Wednesday, November 24, 2021

They Died With Their Boots On

I mentioned at the beginning of the month when I posted about Star of the Month Sydney Greeenstreet that one of his movies I hadn't blogged about before, They Died With Their Boots On, would be running at 6:00 AM on Nov. 25. That's tomorrow morning, and since I have the movie on DVD as part of an Errol Flynn box set, I made a point of watching it to have it fresh in my mind for a post on the movie.

Errol Flynn plays George Armstrong Custer, who at the start of the movie is entering West Point as a plebe in the summer of 1857. Custer, as presented here, doesn't seem to care much for rules, naïvely thinking that he'll be able to bring his hunting dogs with him and get the biggest suite in the barracks, egged on by upperclassman cadet Ned Sharp (Arthur Kennedy). This is just the first of many, many incidents in which Custer will pick up demerits, he being constantly wary of authority.

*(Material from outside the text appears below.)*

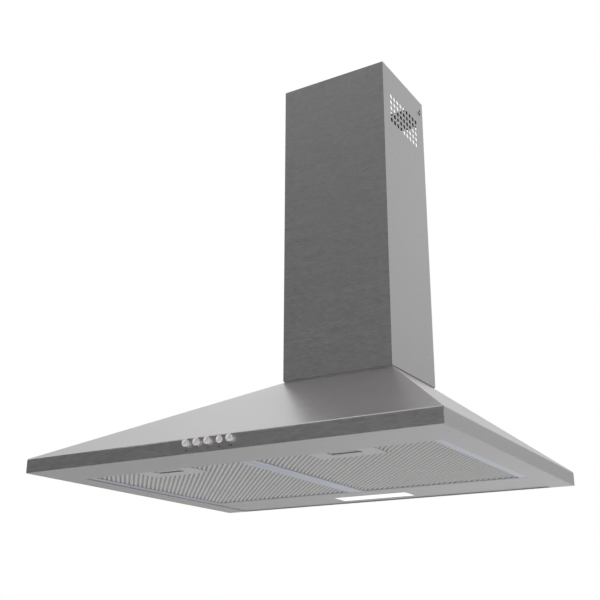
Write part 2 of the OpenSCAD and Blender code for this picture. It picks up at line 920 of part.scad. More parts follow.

One of those incidents results in his having to march guard, basically marching back and forth and having to keep his mouth shut. Elizabeth Bacon (Olivia de Havilland) is a young woman from the same town as George, Monroe, MI. But she comes from the well-to-do part of town while George was a blacksmith's son, so there's a class difference that her father may not approve of. Of course, it's going to take a while for George and Elizabeth to meet each other again.

1861 comes, and this of course means the start of the Civil War. All of the cadets from the South leave West Point, while those in Custer's class are still a year away from graduating (at the time, West Point was a five-year school). The Union was badly in need of junior officers, so they took the West Point cadets and graduated them a year early. Custer fights in his own iconoclastic way, eventually rising to the rank of brevet general, although that's not a full general but only a temporary rank. So when the Civil War ended, he was returned to his regular rank of Captain and sent back to Michigan with the thanks of a kind nation.

Having married Elizabeth, who father died soon after the war, Custer is in need of a good job, even though the military is all he really knows. Ned Sharp shows up looking to trade on Custer's name to have it behind a development company looking to develop the Dakota Territory. Custer rightly doesn't trust Sharp one bit, and refuses, instead looking to get put back into regular service.

Custer does, in fact, get promoted to Lieutenant Colonel and sent as a cavalry commander west... to Fort Lincoln, which is in the Dakota Territory and where Ned Sharp just happens to be. Custer finds all sorts of chicanery going on, including with the Indian agent for the region, which causes him to try to take his case to Washington. Ned and the agent are trying to get the treaty with the Sioux and other tribes abrogated so they can bring more white settlers onto the land, from which they hope to make a hefty profit. Custer's patrols eventually take him to the Little Big Horn in eastern Montana, and his unorthodox command style finally does him in.

Pretty much anybody who has a good knolwedge of history and who has seen They Died With Their Boots On will tell you that the movie is more or less a whitewashing of history, along with a hefty dollop of Hollywood tropes deemed necessary to entertain the viewers. I can certainly say that the tropes are laid on in grand style, from the romance between Flynn and de Havilland to Hattie McDaniel as the Bacons' servant, to the whole military gallantry.

From what I've read, the real life Custer was indeed a discipline problem and unorthodox. There might actually be room for an interesting movie about the question of unorthodox command when the battle is actually raging and the communication lines break down. It's generally presented in World War II movies that Nazi generals were fairly rigid, with American initiative and ingenuity winning the day. But when is it right to take that initiative, and when not?

Also, in later years there were a lot more westerns about how the Bureau of Indian Affairs was cheating the Indians blind, something we wouldn't get in pre World War II days. The real-life story of Custer seems interesting in that the corruption apparently ran all the way up to the Secretary of War (nowadays Secretary of Defense) and President Grant's brother; Custer was a witness in the impeachment proceedings of the Secretary of War and arrested when he wanted to return back to his post out west instead of staying around to testify when he thought his written testimony was enough. There's material for a Tennessee Johnson type movie there, but nobody in Hollywood ever thought to make it.

What we do get, however, is more than worth watching as examples of what Flynn and de Havilland could do, and on the whole an example of what the studio system could put out. Just don't expect real history from They Died With Their Boots On.

You'll note that I haven't brought up Star of the Month Sydney Greenstreet once. That's because he's got a smaller role as General Winfield Scott, fighting the war from central command in Washington. He has a few scenes during the portion of the movie covering the Civil War, but once the war ends, he's pretty much out of the picture.